Celiac disease is autoimmune reaction to gluten in HLA-DQ2/DQ8 genetic carriers, causing small intestinal villous atrophy, malabsorption, and varied systemic symptoms. Lifelong strict gluten avoidance is the only real treatment. Non-celiac gluten sensitivity is a separate, less well-characterized entity that probably exists but is overdiagnosed.
Colorectal cancer is one of the most common cancers worldwide, largely arising from adenomatous polyps over 10+ years. Screening colonoscopy starting at 45 saves lives; the data are strong. Processed meat, heavy alcohol, obesity, and inactivity raise risk; fiber, exercise, and aspirin (in specific contexts) lower it.
"Leaky gut syndrome" is a popular framing that overstates real biology. Increased intestinal permeability exists and is associated with several diseases, but "leaky gut" as a standalone diagnosis driving every vague symptom is a functional medicine invention. There is no validated test, no targeted treatment, and most interventions marketed for it have no trials.
Interactions
Antibiotics disrupt the microbiome, sometimes for months. C. difficile infection is the most dangerous consequence and has made fecal microbiota transplantation a real therapy for recurrent C. diff. Probiotic products for general health have weaker data than marketing suggests; specific strains for specific conditions (certain pediatric diarrhea, pouchitis) have better evidence.
GLP-1, GIP, PYY, and cholecystokinin are intestinal hormones that regulate satiety, gastric emptying, and pancreatic secretion. GLP-1 agonists like semaglutide exploit this system pharmacologically. Incretin physiology explains why injected glucose produces less insulin release than oral glucose of the same dose.

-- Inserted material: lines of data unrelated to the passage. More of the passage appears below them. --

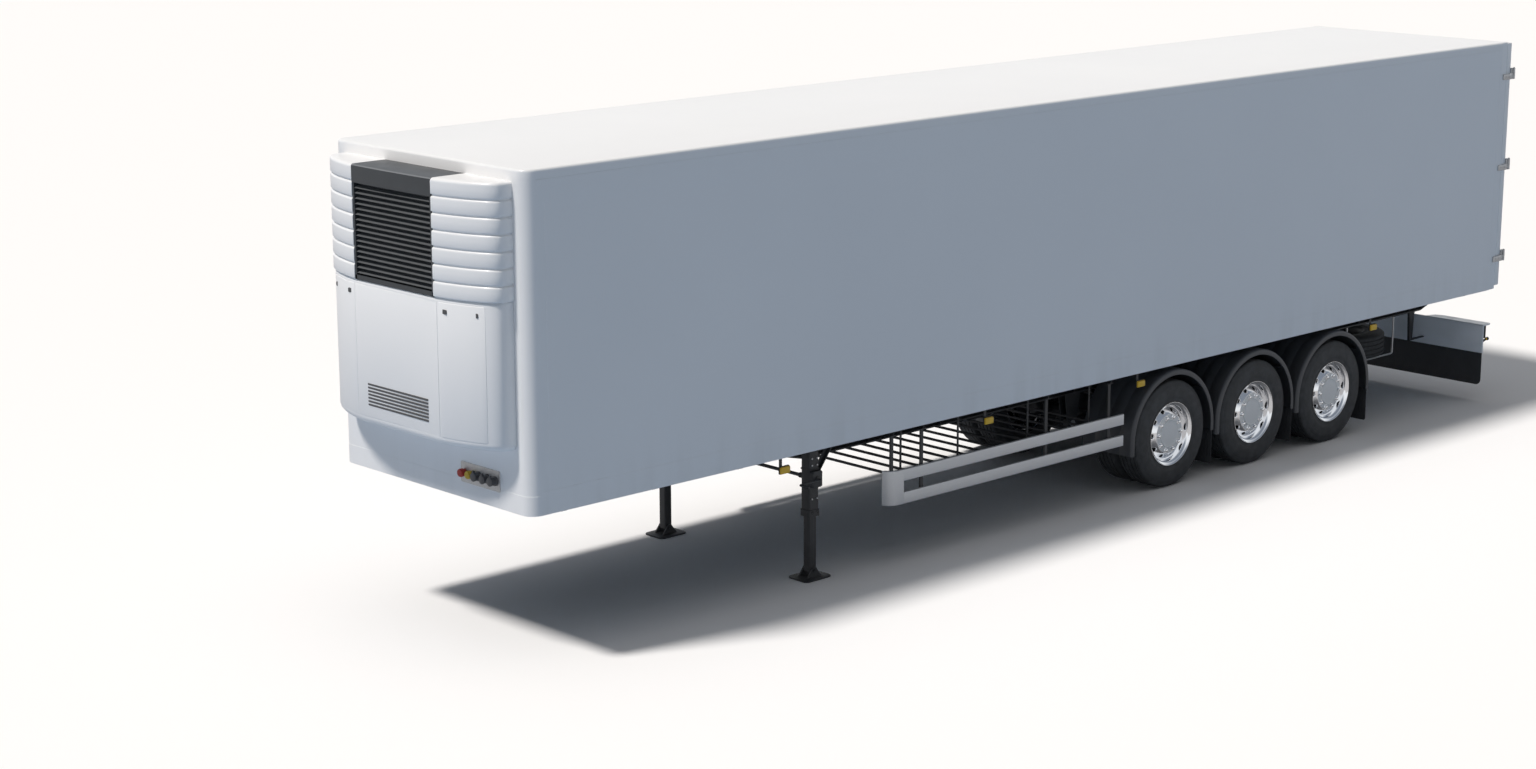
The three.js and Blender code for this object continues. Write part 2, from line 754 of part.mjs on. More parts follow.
// ---- side guards ----
const guardFace = halfWidth - 35;
const guardThick = 30;
const slotFrom = guardFrom + 60;
const guardLow = 543;
const lowRailTop = 647;
const topRailLow = 751;
const guardTop = 857;
const guardBack = guardFace - guardThick;
const postDepth = 60;
const guardPieces = [
  block(guardFrom, guardTo, guardBack, guardFace, guardLow, lowRailTop),
  block(guardFrom, guardTo, guardBack, guardFace, topRailLow, guardTop),
  planProfile([
    [slotFrom, guardFace], [guardFrom - 10, guardFace], [guardFrom - 52, guardFace - 14],
    [guardFrom - 200, guardFace - 96], [guardFrom - 200, guardFace - 126],
    [guardFrom - 40, guardBack - 14], [guardFrom - 5, guardBack], [slotFrom, guardBack],
  ], guardLow, guardTop),
  ...guardPosts.map((d, i) => block(
    d - 30 + (i === 0 ? 80 : 0), d + 30 + (i === 0 ? 80 : 0),
    guardBack - postDepth, guardBack + 1, guardLow + 20, guardTop - 20,
  )),
  ...guardPosts.map((d) => block(
    d - 30, d + 30, guardBack - postDepth, guardBack - 2, guardTop - 60, bearerBottom - seam,
  )),
  block(
    guardPosts[0] - 30, guardPosts[0] + 110, guardBack - postDepth, guardBack - 2,
    guardTop - 60, guardTop - 20,
  ),
];
placePair('side_guard', join(guardPieces), 'guard');

// ---- pallet rack: one flat grid of bars on hangers ----
const rackBar = 22;
const rackLow = boxBottom - 462;
const rackHalf = halfWidth - 150;
const rackFrom = guardFrom + 65;
const rackBars = 15;
const rackRail = 36;
const rackTo = guardTo - 225;
const rackPitch = (rackTo - rackFrom) / (rackBars - 1);
const rackGaps = Array.from({ length: rackBars - 1 }, (_, i) => {
  const d0 = rackFrom + i * rackPitch + rackBar / 2;
  const gap = block(
    d0, d0 + rackPitch - rackBar, rackRail / 2, rackHalf - rackRail, rackLow - 1, rackLow + rackBar + 1,
  );
  return [gap, mirrored(gap)];
}).flat();
const rackPieces = [cut(block(
  rackFrom - rackBar / 2, rackTo + rackBar / 2, -rackHalf, rackHalf, rackLow, rackLow + rackBar,
), rackGaps)];
bearerRows.filter((d) => d > rackFrom && d < rackTo).forEach((d) => {
  const hanger = block(
    d - 25, d + 25, rackHalf - 26, rackHalf - 14, rackLow + rackBar - 6, bearerBottom - seam,
  );
  rackPieces.push(hanger, mirrored(hanger));
});
place('pallet_rack', join(rackPieces), 'black');

// ---- air reservoir ----
const tankRadius = 123;
const tankHeight = boxBottom - 287;
const tankY = beamY - 240;
const tankHalf = 310;
const tank = turned([
  [0, -tankHalf - 40], [80, -tankHalf - 25], [tankRadius, -tankHalf], [tankRadius, tankHalf],
  [80, tankHalf + 25], [0, tankHalf + 40],
], 16, 'x', [at(tankAt), tankY, tankHeight]);
const strap = block(
  tankAt - 25, tankAt + 25, tankY - 60, tankY + 60, tankHeight + 60, bearerBottom - seam,
);
place('air_tank', tank.add(strap), 'steel');

// ---- spare wheel and its carrier ----
const spareLow = 500;
const carrierRod = 11;
const carrierY = beamY - 38;
const carrierHalf = 440;
const carrierLow = spareLow - carrierRod - seam;

const spareMiddle = spareLow + halfTyre;
const spareSeat = beadRadius + 0.6;
const spareHalfProfile = [
  [spareSeat, seatHalf], [330, halfTyre - 7], [450, halfTyre], [wheelRadius, halfTyre - 30],
];
place('spare_tyre', turnedRing(
  [...spareHalfProfile.map(([r, t]) => [r, spareMiddle - t]), ...[...spareHalfProfile].reverse()
    .map(([r, t]) => [r, spareMiddle + t])],
  wheelSides, 'z', [at(spareAt), 0, 0],
), 'rubber');

const spareBack = [
  [flangeRadius, tyreWidth - 5], [270, tyreWidth - 14], [270, 130], [0, 130],
];
const spareRim = turned(
  [...rimFace, ...rimSeat(0), ...spareBack].map(([r, s]) => [r, spareLow + s]),
  wheelSides, 'z', [at(spareAt), 0, 0],
);
place('spare_rim', spareRim, 'alloy');

const carrierPieces = [];
const carrierSpan = [spareAt - carrierHalf, spareAt + carrierHalf];
const lowBar = [carrierLow - carrierRod, carrierLow + carrierRod];
[carrierY, -carrierY].forEach((y) => {
  const across = [y - carrierRod, y + carrierRod];
  carrierPieces.push(
    block(carrierSpan[0] - carrierRod, carrierSpan[1] + carrierRod, ...across, ...lowBar),
    ...carrierSpan.map((d) => block(
      d - carrierRod, d + carrierRod, ...across, lowBar[0], beamBottom - seam,
    )),
  );
});
[spareAt - 150, spareAt + 150].forEach((d) => {
  carrierPieces.push(block(d - carrierRod, d + carrierRod, -carrierY, carrierY, ...lowBar));
});
const clampBolt = turned(
  [[0, carrierLow], [60, carrierLow], [60, spareLow + rimFace[0][1] - seam], [0, spareLow + rimFace[0][1] - seam]],
  10, 'z', [at(spareAt), 0, 0],
);
const clampBar = block(spareAt - 150, spareAt + 150, -30, 30, carrierLow - 8, carrierLow + 8);
place('spare_carrier', join([...carrierPieces, clampBolt, clampBar]), 'steel');

// ---- rear lamp board and mud curtain ----
const boardLow = 530;
const boardHigh = 845;
const boardPlate = 20;
const boardHalf = halfWidth;
const boardHood = 160;
const hoodFrom = beamY + 30;
const boardPieces = [
  block(boardAt, boardAt + boardPlate, -boardHalf, boardHalf, boardLow, boardHigh),
];
const hood = block(boardAt, boardAt + boardHood, hoodFrom, boardHalf, boardHigh - 14, boardHigh + 4);
boardPieces.push(hood, mirrored(hood));
place('lamp_board', join(boardPieces), 'guard');

const curtainHalf = boardHalf - 14;
const curtainLow = 165;
const curtainRadius = 60;
place('mud_curtain', endProfile([
  [-curtainHalf, boardLow + 60],
  ...arc(-curtainHalf + curtainRadius, curtainLow + curtainRadius, curtainRadius, 180, 270, 4),
  ...arc(curtainHalf - curtainRadius, curtainLow + curtainRadius, curtainRadius, 270, 360, 4),
  [curtainHalf, boardLow + 60],
], boardAt + boardPlate + seam, boardAt + boardPlate + seam + 8), 'rubber');

export default trailer;
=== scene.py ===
from math import atan2, copysign, cos, hypot, pi, radians, sin

import bmesh
import bpy
from mathutils import Matrix, Vector


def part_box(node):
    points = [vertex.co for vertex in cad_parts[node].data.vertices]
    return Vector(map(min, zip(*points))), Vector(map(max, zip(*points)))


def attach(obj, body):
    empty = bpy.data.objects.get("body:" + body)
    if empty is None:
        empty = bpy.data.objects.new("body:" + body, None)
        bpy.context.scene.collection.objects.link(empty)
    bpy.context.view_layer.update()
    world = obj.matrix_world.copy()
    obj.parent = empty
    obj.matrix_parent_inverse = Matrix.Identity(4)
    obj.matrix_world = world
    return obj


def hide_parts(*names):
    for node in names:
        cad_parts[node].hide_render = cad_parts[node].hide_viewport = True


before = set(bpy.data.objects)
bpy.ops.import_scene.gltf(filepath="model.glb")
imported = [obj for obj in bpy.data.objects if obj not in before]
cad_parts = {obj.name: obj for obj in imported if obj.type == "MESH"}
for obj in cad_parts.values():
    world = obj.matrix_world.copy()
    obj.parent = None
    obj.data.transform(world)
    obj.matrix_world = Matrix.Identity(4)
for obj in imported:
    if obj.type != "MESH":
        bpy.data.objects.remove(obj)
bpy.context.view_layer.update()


# A socket whose sums and products add their own Math nodes.
class Wire:
    def __init__(self, graph, socket):
        self.graph = graph
        self.socket = socket

    def __add__(self, other):
        return self.graph.maths("ADD", self, other)

    def __rsub__(self, other):
        return self.graph.maths("SUBTRACT", other, self)

    def __mul__(self, other):
        return self.graph.maths("MULTIPLY", self, other)

    __radd__ = __add__
    __rmul__ = __mul__


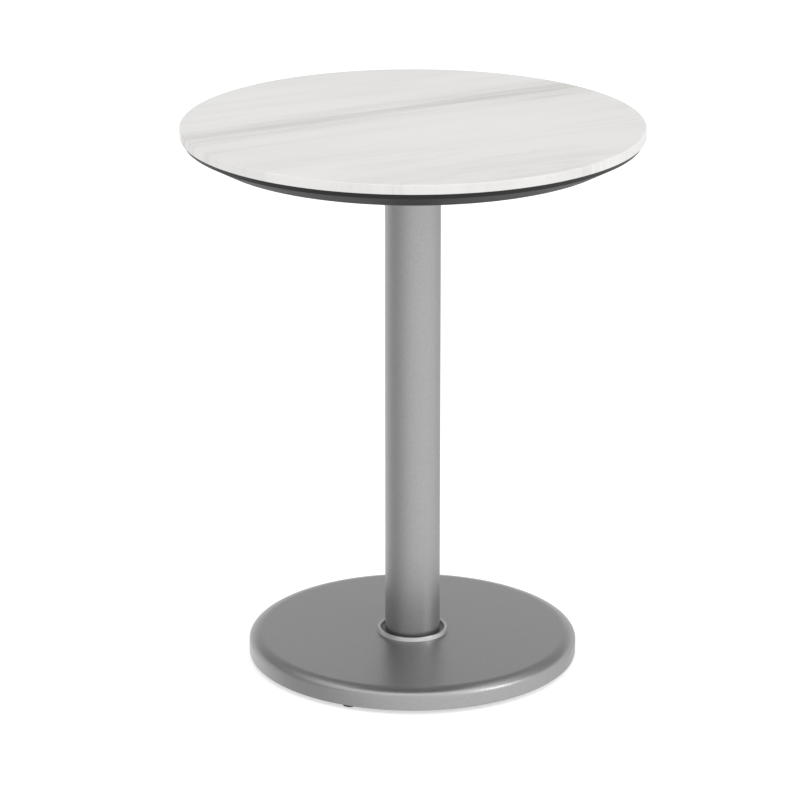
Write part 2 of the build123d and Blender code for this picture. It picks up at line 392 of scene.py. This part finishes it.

Fiber is the single most under-consumed nutrient in most industrial diets. Soluble fiber feeds the microbiome, produces short-chain fatty acids, improves lipids, and increases satiety. Target is roughly 25-35 g/day; most adults hit 10-15 g.
Honest take
The microbiome is real and important; the microbiome industry is roughly 80% marketing. Most direct-to-consumer microbiome tests have poor reproducibility and the "personalized recommendations" they generate are not validated against clinical outcomes. The interventions with actual evidence are boring: eat more fiber from diverse plant sources, limit ultra-processed foods, avoid unnecessary antibiotics, and get enough sleep. Fecal microbiota transplant for recurrent C. diff is the one microbiome intervention with strong RCT data. "Leaky gut" is a red flag when used as a standalone diagnosis — it almost always signals a provider who will sell you a long panel of supplements without the diagnostic workup your actual symptoms deserve.
Sources
- Rao et al., American Journal of Gastroenterology — ACG guideline on IBS.
- Rubin et al., American Journal of Gastroenterology — ACG guideline on ulcerative colitis.
- Lichtenstein et al., American Journal of Gastroenterology — ACG guideline on Crohn's disease.
- Human Microbiome Project Consortium, Nature — foundational human microbiome data.